4338. The certificate of the proof or acknowledgment of every deed, and the certificate of the genuineness of the signature of any officer, in the cases where such last mentioned certificate is required, shall be recorded together with the deed so proved or acknowledged; and unless the said certificates be so recorded, neither the record of such deed, nor the transcript thereof, shall be read or received in evidence.

4339. Every deed entitled by law to be recorded shall be recorded in the order and as of the time when the same shall be delivered to the *register of deeds for that purpose, and shall be considered recorded from the time of such delivery. Former act read "clerk" at *, 1887, p. 368.

4340. All deeds, mortgages, and other instruments of writing which are required to be recorded shall take effect and be in force from and after the time of delivering the same to the register of deeds for record, and not before, as to all creditors and subsequent purchasers in good faith without notice; and all such deeds, mortgages, and other instruments shall be adjudged void as to all such creditors and subsequent purchasers without notice whose deeds, mortgages, and other instruments shall be first recorded; Provided, That such deeds, mortgages, or instruments shall be valid between the parties.

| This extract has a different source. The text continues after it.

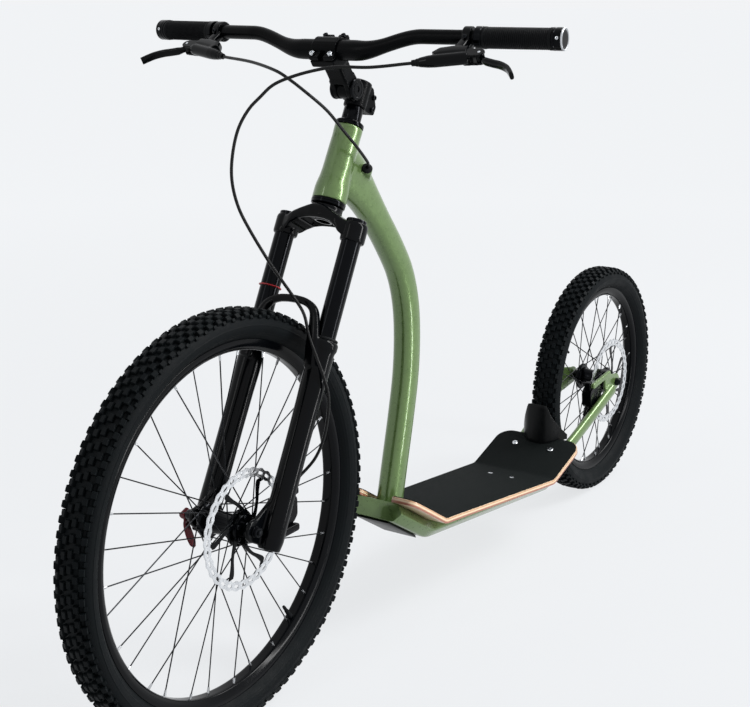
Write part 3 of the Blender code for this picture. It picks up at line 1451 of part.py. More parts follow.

Former act read "clerk." 1887, p. 369. Possession is notice. 5, 161. A duly acknowledged and recorded deed is constructive notice to all persons through or under the grantor. 6, 269; 18, 198 (24 N. W., 684). Record is only notice of lands described in the conveyance, but an after-acquired judgment is subject to a mortgage describing the wrong lands. 7, 288. Purchaser at execution sale of lands with sheriff's certificate, but who had not yet received his deed, will be protected against an unrecorded mortgage upon a bill of foreclosure filed before the time allowed a defendant to redeem his land had expired. 1, 465. A deed prior to attachment, but not recorded until after, takes precedence of attachment if recorded before deed based on attachment sale. 19, 97 (26 N. W., 713). See 8, 372; 8, 494.